Dar’s lovely lead nurse assured us that Dar would be released that day, even on her shift, which would end by 2:00. First, they said, they needed to see him eat. Unfortunately he was puking any real food they gave him. We had brought him some of his favorites; I went to the vending machine for more. I spent a lot of the morning pushing him around the floor in a wheelchair, trying to keep him calm…and he sometimes puked out of the wheelchair. Finally, the doctors became willing to release him without him passing the passing test. 2019 pattern noted: 1, people in authority tell us about their firm rules, 2, they hear Dar scream for a while, 3, they bend those rules. He’s really NOT like your 9-year-old screaming; I wish he were.

So we went home with Dar around noon on the holiday of Monday, May 27. Dar was back to “normal,” except for the puking. I stayed with him on the Tuesday; we called him in sick to his (new) school. By the end of Tuesday, he was keeping foods down. He returned to school on Wednesday; I arrived with him and a new medicine protocol that the school…couldn’t do. So we called Dar’s neurologist, who immediately prescribed something that the school could do. Love that man.

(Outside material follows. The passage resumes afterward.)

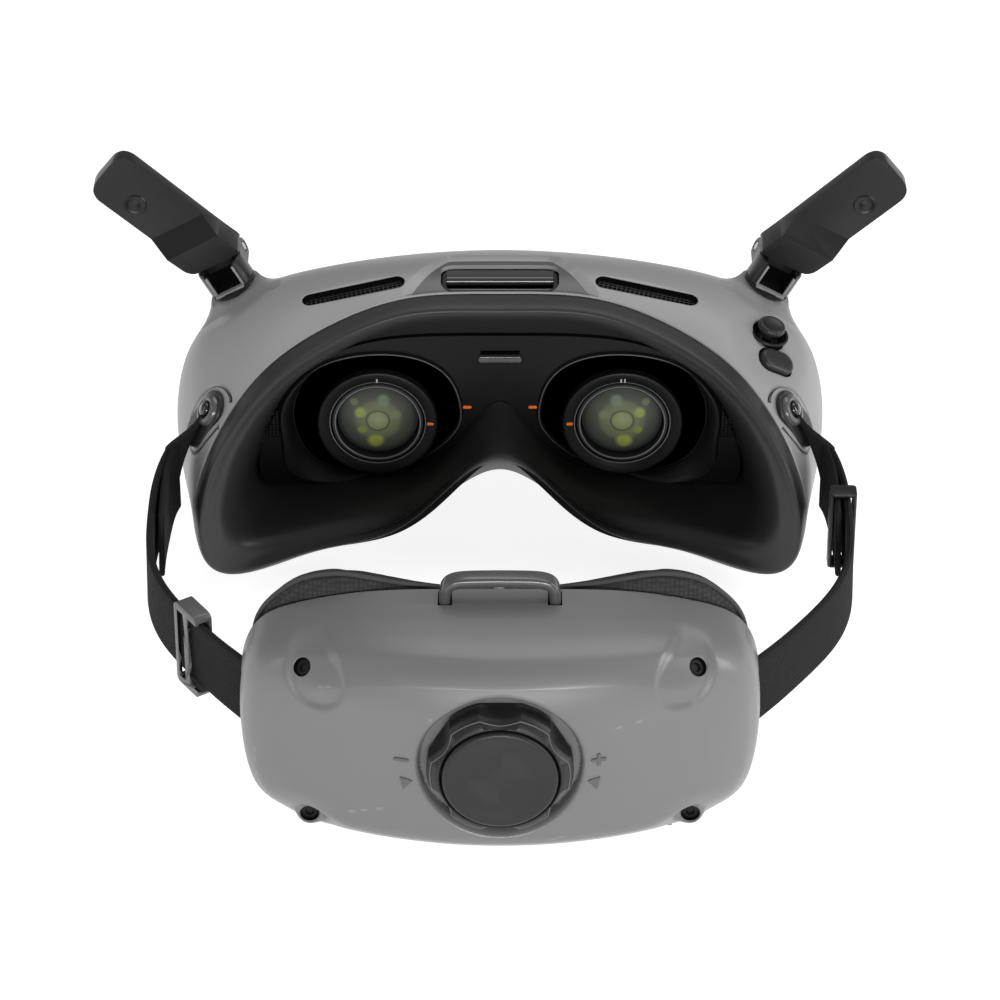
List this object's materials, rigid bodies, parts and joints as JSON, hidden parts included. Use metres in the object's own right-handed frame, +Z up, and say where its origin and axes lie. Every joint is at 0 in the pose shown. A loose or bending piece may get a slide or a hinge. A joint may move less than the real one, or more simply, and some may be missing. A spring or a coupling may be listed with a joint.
{
  "type": "fpv goggles",
  "caption": "Grey video goggles with a moulded face pad, focusing eyepieces, folding antennas, and a strap to a rear battery pack with a size knob.",
  "frame": {"origin": "centre of the footprint's bounding box, on the table", "axes": "+Y the way the wearer looks, +X to the wearer's right, +Z up"},
  "size_m": [0.215, 0.2194, 0.0977],
  "materials": {
    "grey_shell": "satin fine texture",
    "dark_plastic": "satin",
    "black_matte": "matte",
    "gloss_black": "polished",
    "soft_rubber": "matte",
    "webbing": "woven",
    "cushion_cloth": "soft",
    "lens_glass": "coated",
    "steel": "satin",
    "mid_grey": "satin",
    "circuit_board": "matte",
    "cell_wrap": "smooth",
    "aluminium": "satin"
  },
  "bodies": {
    "headset": {"main_housing": "grey_shell", "front_cover": "gloss_black", "face_pad": "soft_rubber", "eyepiece_plate": "black_matte", "memory_card_socket": "steel", "top_strap_bar": "dark_plastic", "right_vent_mesh": "black_matte", "left_vent_mesh": "black_matte", "main_board": "circuit_board", "heat_sink": "aluminium", "right_antenna_stub": "black_matte", "left_antenna_stub": "black_matte", "right_antenna_pin": "steel", "left_antenna_pin": "steel", "right_strap_anchor": "dark_plastic", "left_strap_anchor": "dark_plastic", "right_strap_pin": "gloss_black", "left_strap_pin": "gloss_black", "right_strap_front": "webbing", "left_strap_front": "webbing", "strap_keeper": "dark_plastic"},
    "fan": {"fan_rotor": "dark_plastic"},
    "right_eyepiece": {"right_eyepiece_barrel": "black_matte", "right_display_panel": "gloss_black"},
    "right_focus_cell": {"right_lens_cell": "dark_plastic", "right_lens": "lens_glass"},
    "right_focus_wheel": {"right_focus_wheel": "dark_plastic"},
    "right_antenna": {"right_antenna_blade": "dark_plastic", "right_antenna_cover": "dark_plastic"},
    "left_eyepiece": {"left_eyepiece_barrel": "black_matte", "left_display_panel": "gloss_black"},
    "left_focus_cell": {"left_lens_cell": "dark_plastic", "left_lens": "lens_glass"},
    "left_focus_wheel": {"left_focus_wheel": "dark_plastic"},
    "left_antenna": {"left_antenna_blade": "dark_plastic", "left_antenna_cover": "dark_plastic"},
    "joystick_rocker": {"joystick_rocker": "dark_plastic"},
    "joystick_stem": {"joystick_stem": "dark_plastic"},
    "joystick_cap": {"joystick_cap": "dark_plastic"},
    "back_button": {"back_button": "dark_plastic"},
    "rear_pack": {"pack_shell": "grey_shell", "pack_base": "dark_plastic", "head_cushion": "cushion_cloth", "pack_loop": "dark_plastic", "upper_battery_cell": "cell_wrap", "lower_battery_cell": "cell_wrap", "charge_board": "circuit_board", "right_upper_screw": "steel", "left_upper_screw": "steel", "right_lower_screw": "steel", "left_lower_screw": "steel", "right_strap_rear": "webbing", "left_strap_rear": "webbing"},
    "knob": {"size_knob": "dark_plastic", "knob_cap": "dark_plastic", "knob_pinion": "mid_grey"},
    "right_rack": {"right_band_rack": "mid_grey"},
    "left_rack": {"left_band_rack": "mid_grey"},
    "power_button": {"power_button": "dark_plastic"},
    "buckle": {"strap_buckle": "mid_grey"}
  },
  "joints": [
    {"name": "fan_spin", "type": "hinge", "parent": "headset", "child": "fan", "pos_m": [0.014, 0.09469, 0.03603], "axis": [0, 1, 0], "continuous": true},
    {"name": "right_pupil_distance", "type": "slide", "parent": "headset", "child": "right_eyepiece", "axis": [1, 0, 0], "range_m": [-0.003, 0.0035]},
    {"name": "right_focus_turn", "type": "hinge", "parent": "right_eyepiece", "child": "right_focus_wheel", "pos_m": [0.0325, 0.06369, 0.00243], "axis": [0, 0, 1], "range_deg": [-90, 150]},
    {"name": "right_focus_slide", "type": "slide", "parent": "right_eyepiece", "child": "right_focus_cell", "axis": [0, 1, 0], "range_m": [-0.00152, 0.00252]},
    {"name": "right_antenna_fold", "type": "hinge", "parent": "headset", "child": "right_antenna", "pos_m": [0.07375, 0.08249, 0.06514], "axis": [-0.8746, 0, 0.4848], "range_deg": [0, 172]},
    {"name": "left_pupil_distance", "type": "slide", "parent": "headset", "child": "left_eyepiece", "axis": [-1, 0, 0], "range_m": [-0.003, 0.0035]},
    {"name": "left_focus_turn", "type": "hinge", "parent": "left_eyepiece", "child": "left_focus_wheel", "pos_m": [-0.0325, 0.06369, 0.00243], "axis": [0, 0, 1], "range_deg": [-90, 150]},
    {"name": "left_focus_slide", "type": "slide", "parent": "left_eyepiece", "child": "left_focus_cell", "axis": [0, 1, 0], "range_m": [-0.00152, 0.00252]},
    {"name": "left_antenna_fold", "type": "hinge", "parent": "headset", "child": "left_antenna", "pos_m": [-0.07375, 0.08249, 0.06514], "axis": [-0.8746, 0, -0.4848], "range_deg": [0, 172]},
    {"name": "joystick_fore_aft", "type": "hinge", "parent": "headset", "child": "joystick_rocker", "pos_m": [0.06962, 0.0489, 0.05887], "axis": [0.9657, 0.0322, -0.2575], "range_deg": [-8, 8], "stiffness_Nm_per_rad": 0.05},
    {"name": "joystick_left_right", "type": "hinge", "parent": "joystick_rocker", "child": "joystick_stem", "pos_m": [0.06962, 0.0489, 0.05887], "axis": [0, 0.9923, 0.124], "range_deg": [-8, 8], "stiffness_Nm_per_rad": 0.05},
    {"name": "joystick_press", "type": "slide", "parent": "joystick_stem", "child": "joystick_cap", "axis": [-0.2595, 0.1198, -0.9583], "range_m": [0, 0.0005], "stiffness_N_per_m": 600},
    {"name": "back_button_press", "type": "slide", "parent": "headset", "child": "back_button", "axis": [-0.577, 0.352, -0.737], "range_m": [0, 0.0004], "stiffness_N_per_m": 600},
    {"name": "strap_length", "type": "slide", "parent": "headset", "child": "rear_pack", "axis": [0, 1, 0], "range_m": [-0.008, 0.012]},
    {"name": "knob_turn", "type": "hinge", "parent": "rear_pack", "child": "knob", "pos_m": [0, -0.09931, 0.03603], "axis": [0, 1, 0], "range_deg": [-95, 140]},
    {"name": "right_rack_slide", "type": "slide", "parent": "rear_pack", "child": "right_rack", "axis": [-1, 0, 0], "range_m": [-0.0081, 0.0121]},
    {"name": "left_rack_slide", "type": "slide", "parent": "rear_pack", "child": "left_rack", "axis": [1, 0, 0], "range_m": [-0.0081, 0.0121]},
    {"name": "power_button_press", "type": "slide", "parent": "rear_pack", "child": "power_button", "axis": [0, 0, 1], "range_m": [0, 0.0005], "stiffness_N_per_m": 600},
    {"name": "buckle_slide", "type": "slide", "parent": "rear_pack", "child": "buckle", "axis": [0.5611, -0.8278, 0], "range_m": [-0.004, 0.004]}
  ],
  "couplings": [
    {"joint": "right_focus_turn", "follows": "right_focus_slide", "rad_per_m": 1000},
    {"joint": "left_focus_turn", "follows": "left_focus_slide", "rad_per_m": 1000},
    {"joint": "knob_turn", "follows": "strap_length", "rad_per_m": 200},
    {"joint": "right_rack_slide", "follows": "strap_length", "ratio": 1},
    {"joint": "left_rack_slide", "follows": "strap_length", "ratio": 1}
  ]
}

As you might imagine, we now have a lot of information about seizures. It’s possible that Dar will never have another one. That’s made a little likelier with his current medication, designed to suppress seizures. It’s also possible that Dar already had seizures before last week. We had and have to sleep at some point. Even if we put a camera on him, even if we’re sleeping right next to him to guard against the possibility of seizures, we could still sleep through something crazy. But the chances of a seizure being fatal are…very very low. Like, the same odds that an 8.0 earthquake will hit the Bay Area today. Not impossible, of course, and worth planning for, but at some point one must live one’s life. Right?

After hearing this story, one friend texted, “Other than having you as parents, Dar can’t catch a break in this life.” It does feel a little bit like that. I don’t know what Dar or we have done to earn this kind of karma. But maybe a few karma credits are waiting for us somewhere? As Aragorn once said tersely, “there is always hope.”